Count every line below that contains "picture", then state the total with no other output.

▼

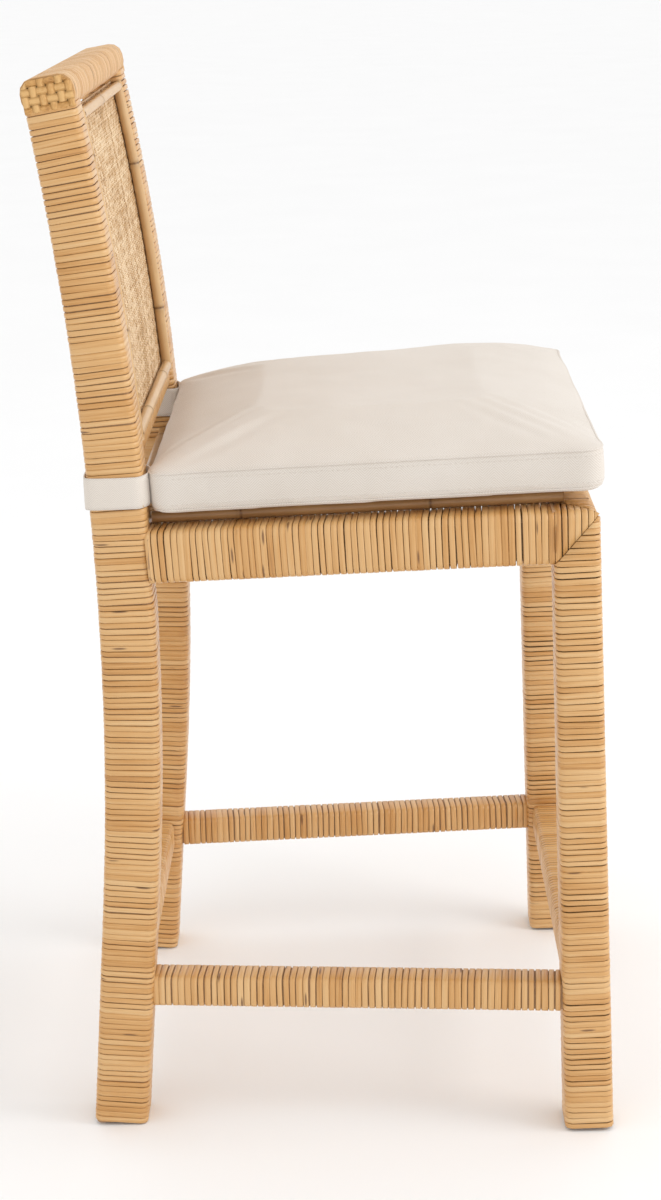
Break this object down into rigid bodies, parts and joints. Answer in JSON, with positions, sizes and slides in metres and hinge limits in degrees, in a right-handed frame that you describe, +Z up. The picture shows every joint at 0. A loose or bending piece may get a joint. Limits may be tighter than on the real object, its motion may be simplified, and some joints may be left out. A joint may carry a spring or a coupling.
{
  "type": "bar stool with footrest",
  "caption": "Rattan-wrapped bar stool with raked back posts, a woven cane back, a front footrest and side stretchers, and a boxed fabric seat cushion strapped to the posts.",
  "frame": {"origin": "on the floor under the middle of the stool", "axes": "+Z up, -Y towards the front that the sitter faces, +X to the sitter's left"},
  "size_m": [0.4844, 0.493, 0.9625],
  "materials": {
    "hardwood": "raw",
    "rattan_peel": "satin natural",
    "plaited_rattan": "satin natural",
    "rattan_pole": "satin natural",
    "woven_cane": "matte natural",
    "cushion_fabric": "herringbone weave",
    "cushion_foam": "foam",
    "hook_and_loop": "matte",
    "zip_tape": "matte",
    "screw_steel": "zinc plated",
    "glide_nylon": "matte"
  },
  "bodies": {
    "frame": {"left_front_leg": "hardwood", "right_front_leg": "hardwood", "left_rear_post": "hardwood", "right_rear_post": "hardwood", "front_apron": "hardwood", "rear_apron": "hardwood", "left_apron": "hardwood", "right_apron": "hardwood", "front_footrest": "hardwood", "rear_stretcher": "hardwood", "left_stretcher": "hardwood", "right_stretcher": "hardwood", "top_rail": "hardwood", "lower_back_rail": "hardwood", "left_front_leg_wrap": "rattan_peel", "right_front_leg_wrap": "rattan_peel", "left_rear_post_wrap": "rattan_peel", "right_rear_post_wrap": "rattan_peel", "front_apron_wrap": "rattan_peel", "rear_apron_wrap": "rattan_peel", "left_apron_wrap": "rattan_peel", "right_apron_wrap": "rattan_peel", "front_footrest_wrap": "rattan_peel", "rear_stretcher_wrap": "rattan_peel", "left_stretcher_wrap": "rattan_peel", "right_stretcher_wrap": "rattan_peel", "top_rail_wrap": "rattan_peel", "lower_back_rail_wrap": "rattan_peel", "left_rail_end_cap": "plaited_rattan", "right_rail_end_cap": "plaited_rattan", "left_back_pole": "rattan_pole", "right_back_pole": "rattan_pole", "top_back_pole": "rattan_pole", "bottom_back_pole": "rattan_pole", "left_seat_pole": "rattan_pole", "right_seat_pole": "rattan_pole", "front_seat_pole": "rattan_pole", "rear_seat_pole": "rattan_pole", "back_panel": "woven_cane", "seat_panel": "woven_cane", "front_left_corner_block": "hardwood", "front_right_corner_block": "hardwood", "rear_left_corner_block": "hardwood", "rear_right_corner_block": "hardwood", "frame_dowels": "hardwood", "corner_block_screws": "screw_steel", "foot_glides": "glide_nylon", "left_cushion_strap": "cushion_fabric", "right_cushion_strap": "cushion_fabric", "strap_closures": "hook_and_loop"},
    "cushion": {"cushion_cover": "cushion_fabric", "cushion_foam": "cushion_foam", "cushion_zip": "zip_tape"}
  },
  "joints": [
    {"name": "cushion_tilt", "type": "hinge", "parent": "frame", "child": "cushion", "pos_m": [0, 0.1568, 0.6267], "axis": [-1, 0, 0], "range_deg": [0, 35]}
  ]
}
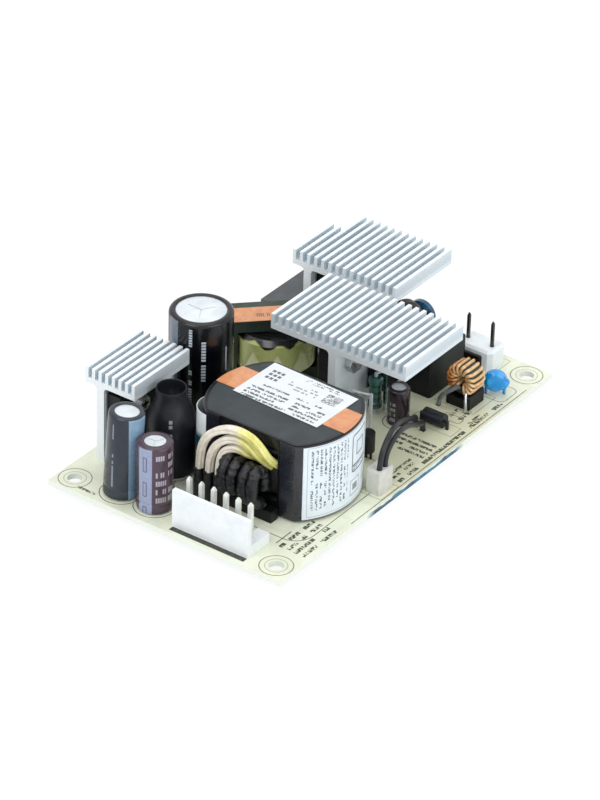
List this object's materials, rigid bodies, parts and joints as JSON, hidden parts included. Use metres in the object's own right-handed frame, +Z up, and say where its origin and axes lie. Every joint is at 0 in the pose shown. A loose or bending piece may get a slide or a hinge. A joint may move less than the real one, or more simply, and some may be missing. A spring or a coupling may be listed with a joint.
{
  "type": "open frame power supply",
  "caption": "Open frame power supply on a bare circuit board with finned heatsinks, a round transformer, capacitors, an output header and a mains inlet.",
  "frame": {"origin": "under the board's centre, at the tips of the solder joints", "axes": "+X along the board's long side from the output header to the mains inlet, +Y along the short side, +Z up from the board"},
  "size_m": [0.127, 0.0762, 0.0382],
  "materials": {
    "black_box": "black moulded box",
    "black_sleeve": "black insulating sleeve",
    "black_tape": "black polyester tape",
    "blue_coat": "blue dipped coating",
    "board": "pale cream solder mask over glass epoxy laminate",
    "bobbin": "black phenolic bobbin",
    "can": "bare aluminium can",
    "copper": "enamelled copper wire",
    "dark_coat": "dark dipped coating",
    "device": "black moulding compound",
    "diode_body": "black moulded axial body",
    "ferrite": "dark grey sintered ferrite",
    "film_box": "slate grey moulded box",
    "green_coat": "light green lacquer",
    "heatsink": "bare extruded aluminium",
    "ivory": "ivory nylon",
    "label": "white label with plain printed blocks",
    "lead": "tinned copper",
    "litz": "served stranded wire",
    "nylon": "white nylon",
    "orange_tape": "orange polyimide tape",
    "pad": "grey thermal pad",
    "ring_core": "teal coated powder core",
    "screw": "plated steel",
    "sleeve_black": "black sleeve with a grey stripe",
    "sleeve_brown": "brown sleeve with a lavender stripe",
    "sleeve_slate": "dark slate sleeve with a pale blue stripe",
    "solder": "tin solder",
    "teal_coat": "teal lacquer with colour bands",
    "yellow_tape": "yellow polyester tape over the winding"
  },
  "bodies": {
    "root": {"boost_diode": "device", "bridge_rectifier": "device", "bulk_capacitor_can": "can", "bulk_capacitor_sleeve": "sleeve_black", "choke_bobbin": "bobbin", "choke_lower_core": "ferrite", "choke_pins": "lead", "choke_tape_strip": "orange_tape", "choke_upper_core": "ferrite", "choke_winding": "yellow_tape", "circuit_board": "board", "control_transistor": "device", "device_leads": "lead", "device_screws": "screw", "film_capacitor": "black_box", "input_fuse": "black_box", "inrush_thermistor": "dark_coat", "insulating_pads": "pad", "line_choke_base": "bobbin", "line_choke_ring": "ring_core", "line_choke_turns": "copper", "mains_capacitor": "film_box", "mains_heatsink": "heatsink", "mains_inlet": "nylon", "mains_inlet_pins": "lead", "optocoupler": "device", "output_capacitor_can": "can", "output_capacitor_sleeve": "sleeve_brown", "output_header": "nylon", "output_header_pins": "lead", "output_heatsink": "heatsink", "output_rectifier": "device", "safety_capacitor_front": "blue_coat", "safety_capacitor_rear": "blue_coat", "sense_resistor": "teal_coat", "sensor_lead_a": "black_sleeve", "sensor_lead_b": "black_sleeve", "sensor_plug": "ivory", "shrink_cover": "black_sleeve", "sleeved_capacitor_can": "can", "slim_capacitor_can": "can", "slim_capacitor_sleeve": "sleeve_slate", "snubber_diode": "diode_body", "solder_joints": "solder", "start_capacitor_can": "can", "start_capacitor_sleeve": "sleeve_brown", "start_resistor": "green_coat", "switch_heatsink": "heatsink", "switching_transistor": "device", "transformer_bobbin": "bobbin", "transformer_litz_leads": "litz", "transformer_lower_core": "ferrite", "transformer_pins": "lead", "transformer_side_label": "label", "transformer_sleeved_leads": "black_sleeve", "transformer_tape_band": "black_tape", "transformer_tape_strip": "orange_tape", "transformer_top_label": "label", "transformer_upper_core": "ferrite", "transformer_winding": "yellow_tape"}
  },
  "joints": []
}
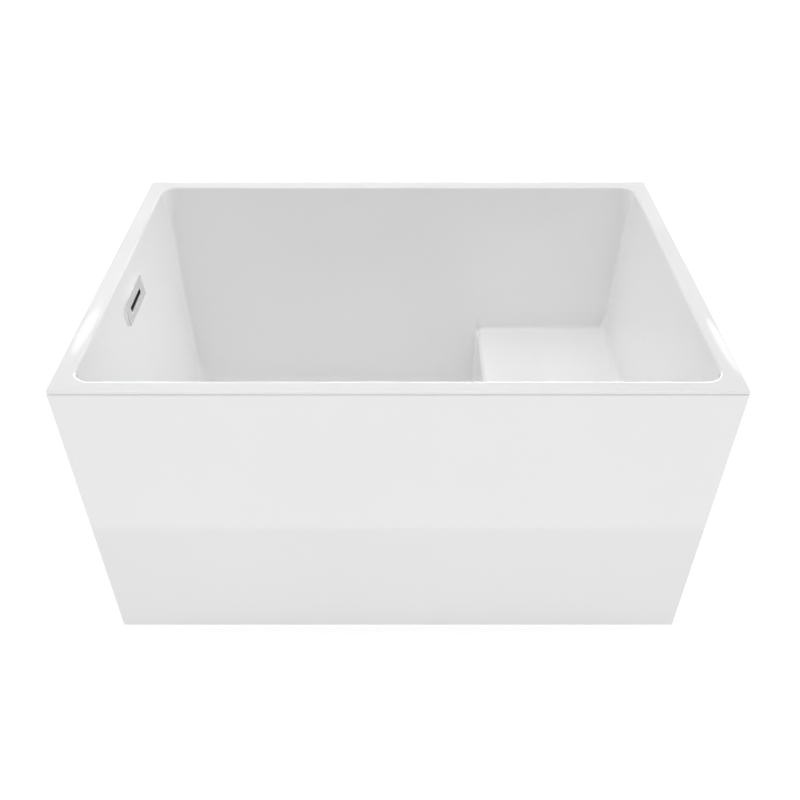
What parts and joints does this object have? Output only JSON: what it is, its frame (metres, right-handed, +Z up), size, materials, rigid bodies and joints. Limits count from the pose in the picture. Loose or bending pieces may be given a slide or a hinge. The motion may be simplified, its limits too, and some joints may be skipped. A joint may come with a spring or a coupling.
{
  "type": "bathtub",
  "caption": "Freestanding rectangular soaking tub with a moulded seat step, slotted overflow, pop-up waste, outer skirt and levelling feet",
  "frame": {"origin": "on the floor under the middle of the tub", "axes": "+Z up, +X along the length towards the seat, -Y the front"},
  "size_m": [1.2, 0.8, 0.66],
  "materials": {
    "acrylic": "gloss",
    "board": "raw board",
    "frame_paint": "satin grey paint",
    "zinc": "zinc plated",
    "chrome": "polished",
    "rubber": "matt",
    "pipe": "moulded",
    "brass": "turned",
    "pad": "moulded"
  },
  "bodies": {
    "root": {"basin": "acrylic", "skirt": "acrylic", "floor_board": "board", "seat_board": "board", "rail_front": "frame_paint", "rail_back": "frame_paint", "cross_bar_left": "frame_paint", "cross_bar_mid": "frame_paint", "cross_bar_right": "frame_paint", "rail_caps": "pad", "seat_prop_front": "frame_paint", "seat_prop_back": "frame_paint", "foot_bushes": "zinc", "lock_nuts": "zinc", "board_screws": "zinc", "waste_flange": "chrome", "waste_gasket": "rubber", "waste_body": "pipe", "stopper_sleeve": "brass", "overflow_cover": "chrome", "overflow_gasket": "rubber", "overflow_body": "pipe", "overflow_screws": "zinc", "overflow_duct": "pipe", "duct_elbow": "pipe", "duct_run": "pipe"},
    "stopper": {"stopper_cap": "chrome", "stopper_seal": "rubber", "stopper_stem": "chrome"},
    "foot_front_left": {"foot_stud_front_left": "zinc", "foot_pad_front_left": "pad"},
    "foot_front_right": {"foot_stud_front_right": "zinc", "foot_pad_front_right": "pad"},
    "foot_back_left": {"foot_stud_back_left": "zinc", "foot_pad_back_left": "pad"},
    "foot_back_right": {"foot_stud_back_right": "zinc", "foot_pad_back_right": "pad"},
    "foot_mid": {"foot_stud_mid": "zinc", "foot_pad_mid": "pad"}
  },
  "joints": [
    {"name": "stopper_lift", "type": "slide", "parent": "root", "child": "stopper", "axis": [0, 0, 1], "range_m": [0, 0.01]},
    {"name": "foot_front_left_level", "type": "slide", "parent": "root", "child": "foot_front_left", "axis": [0, 0, -1], "range_m": [0, 0.012]},
    {"name": "foot_front_right_level", "type": "slide", "parent": "root", "child": "foot_front_right", "axis": [0, 0, -1], "range_m": [0, 0.012]},
    {"name": "foot_back_left_level", "type": "slide", "parent": "root", "child": "foot_back_left", "axis": [0, 0, -1], "range_m": [0, 0.012]},
    {"name": "foot_back_right_level", "type": "slide", "parent": "root", "child": "foot_back_right", "axis": [0, 0, -1], "range_m": [0, 0.012]},
    {"name": "foot_mid_level", "type": "slide", "parent": "root", "child": "foot_mid", "axis": [0, 0, -1], "range_m": [0, 0.012]}
  ]
}
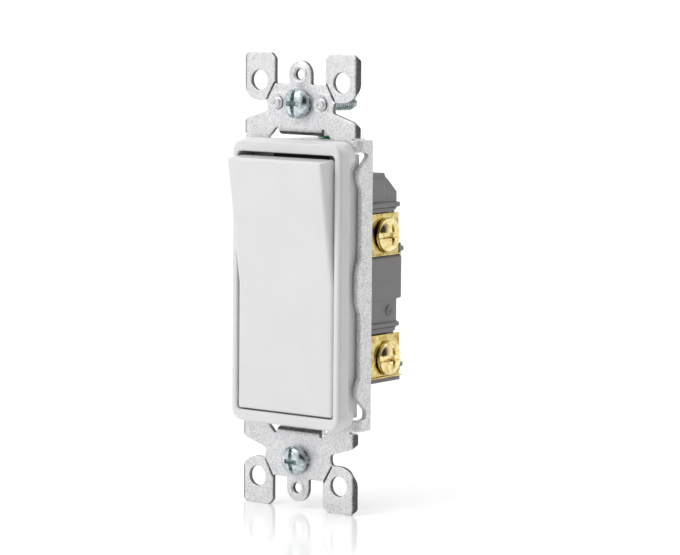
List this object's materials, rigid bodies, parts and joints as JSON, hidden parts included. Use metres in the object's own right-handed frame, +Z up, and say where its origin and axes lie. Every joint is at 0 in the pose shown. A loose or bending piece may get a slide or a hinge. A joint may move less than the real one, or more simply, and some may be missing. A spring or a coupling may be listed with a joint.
{
  "type": "paddle wall switch",
  "caption": "Single-pole paddle wall switch on a steel strap, with a tilting paddle in a rectangular frame and side screw terminals.",
  "frame": {"origin": "centre of the strap's rear plane, the plane that lies against the wall box", "axes": "+Z up along the strap, -Y out of the wall towards the user, +X to the side with the terminal screws"},
  "size_m": [0.0351, 0.0309, 0.1064],
  "materials": {
    "zinc_sheet": "galvanised, satin, fine grain",
    "zinc_screw": "bright zinc plate",
    "white_moulding": "smooth gloss",
    "grey_moulding": "fine matt",
    "black_moulding": "matt",
    "copper_alloy": "bright rolled",
    "silver_alloy": "bright",
    "spring_steel": "bright drawn",
    "brass": "bright stamped",
    "brass_screw": "bright",
    "green_screw": "green chromate, satin",
    "fibre": "matt vulcanised fibre",
    "soft_pad": "matt foam"
  },
  "bodies": {
    "housing": {"strap": "zinc_sheet", "front_frame": "white_moulding", "rear_body": "grey_moulding", "mechanism_cover": "grey_moulding", "line_terminal": "brass", "load_terminal": "brass", "fixed_contact": "silver_alloy", "contact_spring": "spring_steel", "line_wire_clamp": "spring_steel", "load_wire_clamp": "spring_steel", "ground_bracket": "zinc_sheet", "ground_rivet_left": "zinc_screw", "ground_rivet_right": "zinc_screw", "screw_washer_top": "fibre", "screw_washer_bottom": "fibre", "bumper_upper": "soft_pad", "bumper_lower": "soft_pad"},
    "paddle": {"rocker_paddle": "white_moulding"},
    "actuator": {"contact_actuator": "black_moulding"},
    "contact_arm": {"moving_contact_arm": "copper_alloy", "moving_contact": "silver_alloy"},
    "top_mounting_screw": {"mounting_screw_top": "zinc_screw"},
    "bottom_mounting_screw": {"mounting_screw_bottom": "zinc_screw"},
    "line_screw": {"line_terminal_screw": "brass_screw"},
    "load_screw": {"load_terminal_screw": "brass_screw"},
    "green_screw": {"ground_screw": "green_screw"}
  },
  "joints": [
    {"name": "paddle_rock", "type": "hinge", "parent": "housing", "child": "paddle", "pos_m": [0, -0.002, 0], "axis": [-1, 0, 0], "range_deg": [0, 9]},
    {"name": "actuator_rock", "type": "hinge", "parent": "housing", "child": "actuator", "pos_m": [0, 0.008, 0], "axis": [1, 0, 0], "range_deg": [0, 13.5]},
    {"name": "contact_arm_swing", "type": "hinge", "parent": "housing", "child": "contact_arm", "pos_m": [0, 0.0115, 0.012], "axis": [1, 0, 0], "range_deg": [0, 4.75], "deforming": ["contact_spring"]},
    {"name": "top_mounting_screw_turn", "type": "hinge", "parent": "housing", "child": "top_mounting_screw", "pos_m": [0, -0.00195, 0.04167], "axis": [0, -0.9997, 0.0262], "continuous": true},
    {"name": "bottom_mounting_screw_turn", "type": "hinge", "parent": "housing", "child": "bottom_mounting_screw", "pos_m": [0, -0.00195, -0.04167], "axis": [0, -0.9945, -0.1045], "continuous": true},
    {"name": "line_screw_turn", "type": "hinge", "parent": "housing", "child": "line_screw", "pos_m": [0.0152, 0.0124, 0.0112], "axis": [1, 0, 0], "continuous": true},
    {"name": "load_screw_turn", "type": "hinge", "parent": "housing", "child": "load_screw", "pos_m": [0.0158, 0.0124, -0.0176], "axis": [1, 0, 0], "continuous": true},
    {"name": "ground_screw_turn", "type": "hinge", "parent": "housing", "child": "green_screw", "pos_m": [0.0016, 0.0089, 0.0336], "axis": [0, 0, 1], "continuous": true}
  ],
  "couplings": [
    {"joint": "actuator_rock", "follows": "paddle_rock", "ratio": 1.5},
    {"joint": "contact_arm_swing", "follows": "paddle_rock", "ratio": 0.5277}
  ]
}
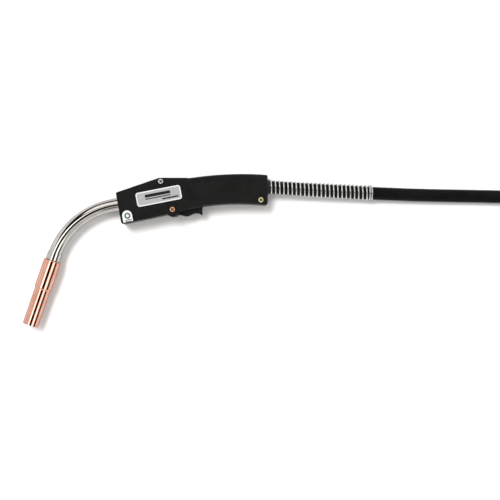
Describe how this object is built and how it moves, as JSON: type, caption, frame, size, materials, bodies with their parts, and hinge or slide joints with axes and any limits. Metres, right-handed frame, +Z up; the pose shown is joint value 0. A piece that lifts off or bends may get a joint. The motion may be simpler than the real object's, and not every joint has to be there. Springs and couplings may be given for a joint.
{
  "type": "mig welding torch",
  "caption": "Gas-cooled MIG welding torch: bent neck, copper nozzle, trigger handle, spring relief and coiled power cable.",
  "frame": {"origin": "on the resting surface, under the centre of the torch's own box (nozzle tip to the end of the spring relief), free cable not counted", "axes": "+Z up from the surface the torch lies on; +X from the nozzle end to the cable end; +Y towards the handle's back, with the trigger on the -Y side"},
  "size_m": [0.915, 0.2603, 0.046],
  "materials": {
    "nozzle_copper": "polished copper tube with faint drawing lines",
    "tip_copper": "machined copper",
    "brass_parts": "machined brass",
    "neck_nickel": "polished nickel plate with faint long reflections",
    "insulating_resin": "moulded phenolic",
    "insulation_sleeve": "woven glass sleeve",
    "liner_steel": "coiled steel wire",
    "handle_plastic": "fine satin moulded texture",
    "trigger_plastic": "satin moulded",
    "silver_screw": "bright zinc",
    "copper_screw": "copper-coloured plate",
    "gold_screw": "yellow zinc",
    "nut_steel": "zinc plated",
    "label_silver": "satin silver foil with a white rim",
    "label_white": "white film label",
    "spring_chrome": "bright plated wire",
    "spring_steel": "spring wire",
    "switch_plastic": "moulded",
    "plunger_red": "moulded",
    "lead_insulation": "thin insulation",
    "cable_rubber": "matte black sheath with faint streaks",
    "cable_strands": "stranded copper under a clear wrap",
    "tie_webbing": "hook and loop strap",
    "boot_rubber": "moulded rubber",
    "connector_plastic": "fine spark-eroded texture",
    "nut_plastic": "ribbed moulding",
    "screw_steel": "zinc plated",
    "seal_rubber": "O-ring"
  },
  "bodies": {
    "torch": {"nozzle_insulator": "insulating_resin", "gas_diffuser": "brass_parts", "contact_tip": "tip_copper", "neck_end_collar": "neck_nickel", "neck_tube": "neck_nickel", "neck_insulation": "insulation_sleeve", "neck_conductor": "tip_copper", "wire_liner": "liner_steel", "neck_block": "brass_parts", "neck_set_screw": "nut_steel", "cable_ferrule": "tip_copper", "cable_core": "cable_strands", "cable_front_end": "cable_rubber", "handle_shell_left": "handle_plastic", "handle_shell_right": "handle_plastic", "handle_screw_top": "silver_screw", "handle_screw_middle": "copper_screw", "handle_screw_rear": "gold_screw", "handle_nuts": "nut_steel", "side_label": "label_silver", "front_label": "label_white", "trigger_bush": "brass_parts", "trigger_return_spring": "spring_steel", "microswitch_body": "switch_plastic", "switch_terminals": "brass_parts", "trigger_leads": "lead_insulation", "spring_collar": "connector_plastic", "strain_relief_spring": "spring_chrome", "power_cable": "cable_rubber", "cable_coil": "cable_rubber", "coil_ties": "tie_webbing", "cable_tail": "cable_rubber", "rear_boot": "boot_rubber", "connector_shell_upper": "connector_plastic", "connector_shell_lower": "connector_plastic", "connector_screws": "screw_steel", "rear_ferrule": "tip_copper", "adaptor_body": "brass_parts", "adaptor_insulator": "insulating_resin", "plug_seal": "seal_rubber", "wire_inlet_nut": "brass_parts"},
    "nozzle": {"nozzle_shell": "nozzle_copper"},
    "trigger": {"trigger_lever": "trigger_plastic"},
    "plunger": {"switch_plunger": "plunger_red"},
    "lock_nut": {"locking_nut": "nut_plastic"},
    "pin_a": {"contact_pin_a": "brass_parts"},
    "pin_b": {"contact_pin_b": "brass_parts"}
  },
  "joints": [
    {"name": "nozzle_pull", "type": "slide", "parent": "torch", "child": "nozzle", "axis": [-0.3272, -0.9449, 0], "range_m": [0, 0.09]},
    {"name": "trigger_pivot", "type": "hinge", "parent": "torch", "child": "trigger", "pos_m": [-0.03065, 0.04987, 0.0165], "axis": [0, 0, 1], "range_deg": [0, 5], "stiffness_Nm_per_rad": 0.7, "springref_deg": -5.73, "deforming": ["trigger_return_spring"]},
    {"name": "switch_press", "type": "slide", "parent": "torch", "child": "plunger", "axis": [0, 1, 0], "range_m": [0, 0.0021]},
    {"name": "nut_spin", "type": "hinge", "parent": "torch", "child": "lock_nut", "pos_m": [0.674, 0.0636, 0.023], "axis": [1, 0, 0], "continuous": true},
    {"name": "pin_a_press", "type": "slide", "parent": "torch", "child": "pin_a", "axis": [-1, 0, 0], "range_m": [0, 0.003], "stiffness_N_per_m": 300, "springref_m": -0.001},
    {"name": "pin_b_press", "type": "slide", "parent": "torch", "child": "pin_b", "axis": [-1, 0, 0], "range_m": [0, 0.003], "stiffness_N_per_m": 300, "springref_m": -0.001}
  ],
  "couplings": [
    {"joint": "switch_press", "follows": "trigger_pivot", "m_per_rad": 0.022}
  ]
}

▲

◆ **Response**: 2